Arab states, top Sunni clerical body condemn Syria as crackdown mounts
Saudi Arabia, Bahrain, and Kuwait recall their ambassadors from Damascus; head of world's oldest Sunni religious establishment calls for end to Syria 'tragedy.'
Two more Gulf states summoned their ambassadors to Syria for "consultation" on Monday, 24 hours after Saudi Arabia recalled its envoy from Damascus, as a besieged Syrian city came under fresh artillery fire.
Bahraini Foreign Minister Sheikh Khaled bin Ahmed Al Khalifa said that the kingdom "summoned its ambassador in Syria for consultation."
The renewed violence in the eastern city of Deir el-Zour comes a day after at least 42 people were killed there in an intensifying government crackdown on protesters.
Earlier, Kuwait said it has summoned its ambassador to Syria for "consultation," Foreign Minister Mohamed Sabah Al-Salem Al-Sabah said.
He said that the Gulf Cooperation Council (GCC) will hold a foreign ministers meeting soon to discuss developments in Syria.

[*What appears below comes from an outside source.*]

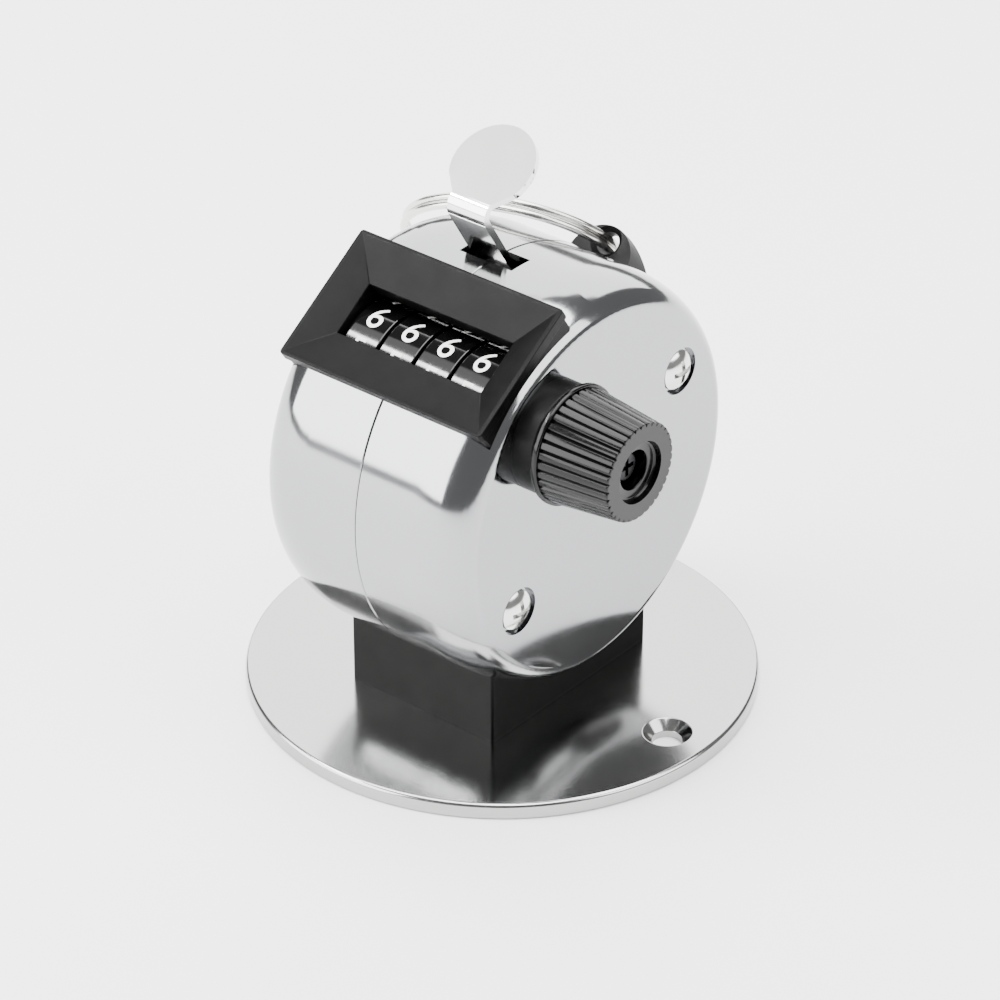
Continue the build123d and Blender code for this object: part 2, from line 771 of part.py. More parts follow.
with BuildPart() as knob_collar:
    with BuildSketch(yz(drum_half_width - collar_sink)):
        with Locations((shaft_y, shaft_z)):
            Circle(collar_radius)
    extrude(amount=collar_length + collar_sink)
    fillet(knob_collar.faces().sort_by(Axis.X)[-1].edges(), collar_round)
    add(drum_outside, mode=Mode.SUBTRACT)
    with BuildSketch(yz(plate_inner_x + plate_thickness + 2 * shell_clearance)):
        with Locations((shaft_y, shaft_z)):
            Circle(spigot_radius)
    extrude(amount=drum_half_width - plate_inner_x - plate_thickness)
    with BuildSketch(yz(plate_inner_x)):
        with Locations((shaft_y, shaft_z)):
            Circle(shaft_radius + running)
    extrude(amount=drum_half_width, mode=Mode.SUBTRACT)
knob_collar.part.label = "knob_collar"
export_step(knob_collar.part, "parts/knob_collar.step")

with BuildPart() as drum_shaft:
    with BuildSketch(yz(shaft_start_x)):
        with Locations((shaft_y, shaft_z)):
            Circle(shaft_radius)
    extrude(amount=pit_floor_x - shaft_start_x)
    chamfer(drum_shaft.faces().sort_by(Axis.X)[0].edges(), 0.15)
    with BuildSketch(yz(pit_floor_x - knob_screw_reach)):
        with Locations((shaft_y, shaft_z)):
            Circle(knob_screw_radius)
    extrude(amount=knob_screw_reach, mode=Mode.SUBTRACT)
    # the groove that picks the wheels up at reset
    with BuildSketch(yz(-plate_inner_x + 1)):
        with Locations((shaft_y, shaft_z - shaft_radius)):
            Rectangle(shaft_groove_width, 2 * shaft_groove_depth)
    extrude(amount=2 * plate_inner_x - 2, mode=Mode.SUBTRACT)
drum_shaft.part.label = "drum_shaft"
export_step(drum_shaft.part, "parts/drum_shaft.step")

with BuildPart() as shaft_clip:
    with BuildSketch(yz(shaft_start_x + clip_thickness / 2)):
        with Locations((shaft_y, shaft_z)):
            Circle(clip_radius)
            Circle(shaft_radius, mode=Mode.SUBTRACT)
        with Locations((shaft_y, shaft_z - (shaft_radius + clip_radius) / 2)):
            Rectangle(shaft_radius, clip_radius - shaft_radius / 2, mode=Mode.SUBTRACT)
    extrude(amount=clip_thickness)
shaft_clip.part.label = "shaft_clip"
export_step(shaft_clip.part, "parts/shaft_clip.step")

with BuildPart() as shaft_collar:
    with BuildSketch(yz(-plate_inner_x + end_play)):
        with Locations((shaft_y, shaft_z)):
            Circle(shaft_collar_radius)
            Circle(shaft_radius, mode=Mode.SUBTRACT)
    extrude(amount=plate_inner_x + wheel_xs[3] - wheel_width / 2 - 2 * end_play)
shaft_collar.part.label = "shaft_collar"
export_step(shaft_collar.part, "parts/shaft_collar.step")

with BuildPart() as reset_knob:
    with BuildSketch(yz(knob_x + flange_width)):
        with Locations((shaft_y, shaft_z)):
            Circle(knob_root_radius)
            with PolarLocations(knob_root_radius + flute_offset, flute_count):
                Circle(flute_depth + flute_offset, mode=Mode.SUBTRACT)
    with BuildSketch(yz(knob_end_x)):
        with Locations((shaft_y, shaft_z)):
            Circle(knob_end_radius)
            with PolarLocations(knob_end_radius + flute_offset, flute_count):
                Circle(flute_depth + 2 * flute_offset / 3, mode=Mode.SUBTRACT)
    loft(ruled=True)
    with BuildSketch(yz(knob_x)):
        with Locations((shaft_y, shaft_z)):
            Circle(flange_radius)
    extrude(amount=flange_width)
    with BuildSketch(yz(knob_x)):
        with Locations((shaft_y, shaft_z)):
            Circle(shaft_radius)
    extrude(amount=knob_length, mode=Mode.SUBTRACT)
    with BuildSketch(yz(pit_floor_x)):
        with Locations((shaft_y, shaft_z)):
            Circle(knob_pit_radius)
    extrude(amount=knob_pit_depth, mode=Mode.SUBTRACT)
    with BuildSketch(yz(knob_end_x - knob_dish_depth)):
        with Locations((shaft_y, shaft_z)):
            Circle(knob_dish_radius)
    extrude(amount=knob_dish_depth, mode=Mode.SUBTRACT)
reset_knob.part.label = "reset_knob"
export_step(reset_knob.part, "parts/reset_knob.step")

with BuildPart() as knob_screw:
    with BuildSketch(yz(pit_floor_x)):
        with Locations((shaft_y, shaft_z)):
            Circle(knob_screw_head)
    extrude(amount=knob_screw_height)
    fillet(knob_screw.faces().sort_by(Axis.X)[-1].edges(), knob_screw_round)
    with BuildSketch(yz(pit_floor_x - knob_screw_reach)):
        with Locations((shaft_y, shaft_z)):
            Circle(knob_screw_radius)
    extrude(amount=knob_screw_reach)
    with BuildSketch(yz(pit_floor_x + knob_screw_height)):
        with Locations((shaft_y, shaft_z)):
            Rectangle(knob_cross_width, knob_cross_length)
            Rectangle(knob_cross_length, knob_cross_width)
    extrude(amount=-knob_cross_width, mode=Mode.SUBTRACT)
knob_screw.part.label = "knob_screw"
export_step(knob_screw.part, "parts/knob_screw.step")

# ---------------------------------------------------------------- thumb lever
stem_up = Vector(0, -sin(radians(stem_lean)), cos(radians(stem_lean)))
pad_up = Vector(0, cos(radians(pad_slope)), sin(radians(pad_slope)))
# the stem's line and the pad's line cross at the bend
across = stem_up.Y * pad_up.Z - stem_up.Z * pad_up.Y
reach = ((pad_y - slot_y) * pad_up.Z - pad_height * pad_up.Y) / across
bend = Vector(0, slot_y, drum_top_z) + stem_up * reach
pad_reach = (Vector(0, pad_y, pad_z) - bend).length
stem_foot = Vector(0, slot_y, drum_top_z) - stem_up * (tab_drop / stem_up.Z)
tab_start_y = stem_foot.Y - 2 * sheet
lever_low_x = lever_x - lever_width / 2
pad_plane = Plane(
    origin=(lever_x, pad_y, pad_z),
    x_dir=(1, 0, 0),
    z_dir=(0, -sin(radians(pad_slope)), cos(radians(pad_slope))),
)

with BuildPart() as thumb_lever:
    with BuildSketch(yz(lever_low_x)):
        with BuildLine():
            FilletPolyline(
                (pivot_y + arm_start, pivot_z + sheet / 2),
                (stem_foot.Y, tab_z),
                (bend.Y, bend.Z),
                (bend.Y + pad_neck * pad_up.Y, bend.Z + pad_neck * pad_up.Z),
                radius=[elbow_radius, bend_radius],
            )
        trace(line_width=sheet)
        with Locations((tab_start_y, tab_z)):
            Rectangle(tab_reach - tab_start_y, sheet, align=(Align.MIN, Align.CENTER))
    extrude(amount=lever_width)
    with BuildSketch(pad_plane.offset(-sheet / 2)):
        Circle(pad_radius)
        with Locations((0, pad_neck - 1 - pad_reach)):
            Rectangle(lever_width, sheet)
        make_hull()
    extrude(amount=sheet)
    with BuildSketch(yz(lever_low_x)):
        with Locations((pivot_y, pivot_z)):
            Circle(lever_hub_radius)
    extrude(amount=ratchet_x + ratchet_thickness - lever_low_x)
    with BuildSketch(yz(lever_low_x)):
        with Locations((pivot_y, pivot_z)):
            Circle(pivot_radius + running)
    extrude(amount=2 * plate_inner_x, mode=Mode.SUBTRACT)
thumb_lever.part.label = "thumb_lever"
export_step(thumb_lever.part, "parts/thumb_lever.step")

to_shaft = Vector(0, shaft_y - pivot_y, shaft_z - pivot_z)
pawl_reach = to_shaft.length - ratchet_tip_radius - pawl_clearance
pawl_plane = Plane(
    origin=(ratchet_x + end_play, pivot_y, pivot_z), x_dir=to_shaft, z_dir=(1, 0, 0)
)
with BuildPart() as drive_pawl:
    with BuildSketch(pawl_plane):
        Circle(lever_hub_radius + pawl_width / 2)
        with Locations((pawl_reach / 2, 0)):
            Rectangle(pawl_reach, pawl_width)
        Circle(lever_hub_radius, mode=Mode.SUBTRACT)
    extrude(amount=ratchet_thickness - 2 * end_play)
drive_pawl.part.label = "drive_pawl"
export_step(drive_pawl.part, "parts/drive_pawl.step")

spring_top_z = tab_z - sheet / 2
spring_height = spring_top_z - seat_top_z - spring_wire
with BuildPart() as lever_spring:
    with BuildLine():
        coil = Helix(
            spring_height / spring_turns,
            spring_height,
            spring_radius,
            center=(lever_x, spring_y, seat_top_z + spring_wire / 2),
        )
    with BuildSketch(Plane(origin=coil @ 0, z_dir=coil % 0)):
        Circle(spring_wire / 2 - 0.005)
    sweep(path=coil, is_frenet=True)
lever_spring.part.label = "lever_spring"
export_step(lever_spring.part, "parts/lever_spring.step")

# ---------------------------------------------------------------- ring lug and split ring
foot_middle = lug_seat - forward * (lug_length / 2)
with BuildPart(mode=Mode.PRIVATE) as lug_foot:
    # a foot inside the case keeps the clamped neck from pulling out
    with BuildSketch(
        Plane(
            origin=foot_middle - out * (wall + lug_foot_thickness + 0.3),
            x_dir=(1, 0, 0),
            z_dir=out,
        )
    ):
        Rectangle(lug_foot_width, lug_foot_width)
    extrude(amount=lug_foot_thickness + wall)
    with BuildSketch(yz(-lug_foot_width)):
        with Locations((drum_y, drum_z)):
            Circle(inner_radius - 0.03)
    extrude(amount=2 * lug_foot_width, mode=Mode.INTERSECT)
    add(neck_solid)

with BuildPart() as ring_lug:
    with BuildSketch(lug_plane):
        Circle(lug_radius)
        with Locations((0, -lug_skirt / 2)):
            Rectangle(2 * lug_radius, lug_skirt)
        with Locations((0, -lug_radius / 2 - lug_skirt)):
            Rectangle(4 * lug_radius, lug_radius, mode=Mode.SUBTRACT)
    extrude(amount=-lug_length)
    # the back slopes down to the case
    with BuildSketch(Plane(origin=lug_seat, x_dir=-forward, z_dir=(1, 0, 0))):
        with BuildLine():
            Polyline(
                (lug_flat, lug_radius),
                (lug_length, 0.0),
                (lug_length + 3, 0.0),
                (lug_length + 3, lug_radius + 1),
                (lug_flat, lug_radius + 1),
                close=True,
            )
        make_face()
    extrude(amount=lug_radius + 1, both=True, mode=Mode.SUBTRACT)
    with BuildSketch(yz(-2 * lug_radius)):
        with Locations((drum_y, drum_z)):
            Circle(drum_radius)
    extrude(amount=4 * lug_radius, mode=Mode.SUBTRACT)
    add(lug_foot.part)
    with BuildSketch(lug_plane):
        with Locations((0, lug_bore_height)):
            Circle(lug_bore_radius)
    extrude(amount=-lug_length, mode=Mode.SUBTRACT)
    with BuildSketch(lug_plane):
        with Locations((0, lug_bore_height)):
            Circle(lug_bore_radius + lug_bevel)
    extrude(amount=-lug_bevel, taper=45, mode=Mode.SUBTRACT)
ring_lug.part.label = "ring_lug"
export_step(ring_lug.part, "parts/ring_lug.step")

bore_middle = lug_seat + out * lug_bore_height - forward * ring_set_back
ring_height = ring_pitch * ring_turns


def towards_centre_at(droop):
    """The direction from the lug's bore to the ring's centre, at an angle below the tangent plane."""
    return Vector(-cos(radians(droop)), 0, 0) - out * sin(radians(droop))


def gap_to_case(place):
    """About how far a place stands outside the case, from the ellipse of the shoulder."""
    radial = ((place.Y - drum_y) ** 2 + (place.Z - drum_z) ** 2) ** 0.5
    along = max(abs(place.X) - drum_half_width + shoulder_along, 0)
    inside = max(radial - drum_radius + shoulder_in, 0)
    if along >= shoulder_along:
        return abs(place.X) - drum_half_width
    return (((along / shoulder_along) ** 2 + (inside / shoulder_in) ** 2) ** 0.5 - 1) * shoulder_in


def ring_gap(droop):
    """The smallest gap between the case and the ring's two edges, away from the lug."""
    to_centre = towards_centre_at(droop)
    normal = forward.cross(to_centre)
    gaps = []
    for turn in range(-130, 131, 5):
        arm = to_centre * cos(radians(turn)) + forward * sin(radians(turn))
        for side in (-1, 1):
            edge = normal * (side * (ring_height + ring_wire) / 2)
            gaps.append(gap_to_case(bore_middle + (to_centre + arm) * ring_radius + edge))
    return min(gaps)


# the ring leans on the shoulder: a wider case holds it up more
droop = ring_droop
while ring_gap(droop) < ring_clearance and droop > 0:
    droop -= 0.5
towards_centre = towards_centre_at(droop)
ring_centre = bore_middle + towards_centre * ring_radius
ring_normal = forward.cross(towards_centre)
ring_plane = Plane(
    origin=ring_centre - ring_normal * (ring_height / 2),
    x_dir=towards_centre,
    z_dir=ring_normal,
)
turns = Helix(ring_pitch, ring_height, ring_radius).moved(ring_plane.location)
with BuildPart() as split_ring:
    with BuildSketch(Plane(origin=turns @ 0, z_dir=turns % 0)):
        Circle(ring_wire / 2)
    sweep(path=turns, is_frenet=True)
split_ring.part.label = "split_ring"
export_step(split_ring.part, "parts/split_ring.step")
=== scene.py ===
# %% [markdown]
# # A hand tally counter on a round base
# The counter is pressed from thin plated steel: two cups meet on a seam and make a short drum, which
# stands on a moulded pedestal over a turned base plate. A window shows four number wheels, a knob on
# the right clears them, a thumb lever on top counts, and a split ring hangs from a lug at the back.
# The CAD frame gives every place and size here, so the looks sit exactly on the engineering.

# %% Load the frame
import math

import bpy
from mathutils import Matrix, Vector


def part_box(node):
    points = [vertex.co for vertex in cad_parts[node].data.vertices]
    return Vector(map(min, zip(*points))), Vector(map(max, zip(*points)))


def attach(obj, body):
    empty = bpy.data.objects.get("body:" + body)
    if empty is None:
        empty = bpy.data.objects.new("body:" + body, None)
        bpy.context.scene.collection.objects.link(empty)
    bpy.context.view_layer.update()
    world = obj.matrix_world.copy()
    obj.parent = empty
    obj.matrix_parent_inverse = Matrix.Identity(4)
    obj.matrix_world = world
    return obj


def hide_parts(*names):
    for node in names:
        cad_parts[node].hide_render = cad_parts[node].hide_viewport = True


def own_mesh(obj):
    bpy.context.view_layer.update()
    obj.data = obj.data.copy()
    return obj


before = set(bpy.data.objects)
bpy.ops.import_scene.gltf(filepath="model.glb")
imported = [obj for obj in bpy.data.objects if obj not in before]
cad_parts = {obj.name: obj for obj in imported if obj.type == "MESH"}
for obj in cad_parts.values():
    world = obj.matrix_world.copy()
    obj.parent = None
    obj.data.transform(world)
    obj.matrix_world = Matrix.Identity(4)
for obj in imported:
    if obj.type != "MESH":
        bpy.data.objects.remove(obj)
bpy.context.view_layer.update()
MM = 0.001

# %% [markdown]
# ## The places that everything else is hung on
# The drum's axis and the wheels' shaft come from the boxes of the CAD nodes; the window's slope is given.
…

The two Gulf states followed Saudi King Abdullah's announcement on Sunday that he would recall the kingdom's envoy for consultations and called on Damascus to implement swift and all-out reforms.
The stance of the three Gulf states is part of international and Arab pressure against President Bashar Assad's government after security forces killed hundreds in the past week and defended its crackdown on protesters, who it called "outlaws."
Also, the world's oldest Sunni religious establishment, Al-Azhar, called for an end to the "tragedy" in Syria, after the situation had "exceeded all limits."
The head of al-Azhar, Ahmed al-Tayeb, said the institution "was patient for a long time and avoided talking about the situation in Syria because of its sensitive nature."
"But it has exceeded all limits and there must be an end to this Arab-Islamic tragedy," al-Tayeb added.
Syria's government has sought to crush the democracy movement, calling for Assad's ouster, with force, leaving at least 2,059 people dead, including 391 members of the security forces, the Syrian Observatory for Human Rights said.
Damascus has been blaming the unrest in Syria since it started in mid March on "armed gangs" whom it said are financed by the west and some Arab countries.
Earlier Monday, a Syrian state-owned daily lashed out against Saudi Arabia's decision to recall its envoy to Syria.
Al-Watan newspaper said Saudi King Abdullah bin Abdel Aziz's recent statements on the Syrian situation "appeared to be representing a US threat more than a 'brotherly' message."
It added that King Abdullah's message "not only surprised the Syrian people but also Riyadh's envoy in Damascus, Abdullah bin Abdel Aziz al-Eifan, who was recalled by his government unexpectedly."